Jean-Luc Cornette : Pour ma part, j’avais bien entendu beaucoup lu : des biographies plus ou moins réussies, ses carnets de correspondance ainsi que le film qui est très bien réalisé. Elle est un sujet d’intérêt permanent, et même après avoir terminé le scénario, j’ai continué à m’y intéresser.

Cette expérience vous a-t-elle donné envie de continuer à travailler ensemble ?

Jean-Luc Cornette : Oui, tout-à-fait ! Même si nous sommes actuellement partis sur des projets différents.

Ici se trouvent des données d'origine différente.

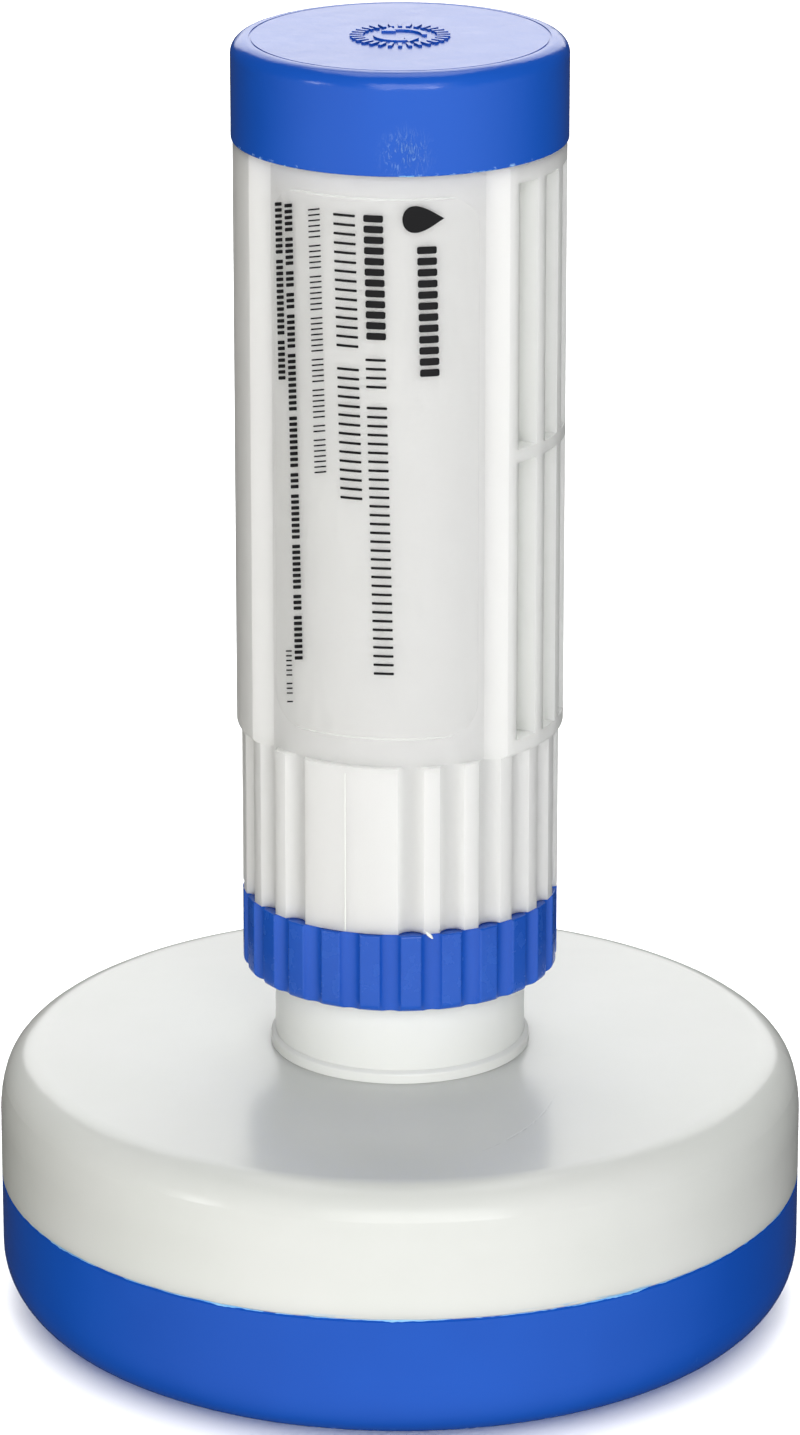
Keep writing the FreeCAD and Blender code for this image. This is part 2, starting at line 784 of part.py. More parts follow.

Pour ma part, je travaille sur beaucoup de choses ! Les plus actuelles sont : une nouvelle pour le recueil Bruxelles noir dans la foulée de mon premier roman publié fin 2014 ; un siècle d’Histoire du Laos dans un gros one-shot intitulé Un Million d’éléphants dessiné par Vanyda et qui paraîtra chez Futuropolis ; une autre biographie sur Klimt dessinée par Marc-Renier à paraître chez Glénat dans la série des Grands Peintres ; un Chlorophylle au Lombard dessiné par René Hausman, etc.

Mais de mon côté, tout cela est déjà écrit, et je suis en train de voir si je me remettrais au dessin, ainsi que Futuropolis m’encourage.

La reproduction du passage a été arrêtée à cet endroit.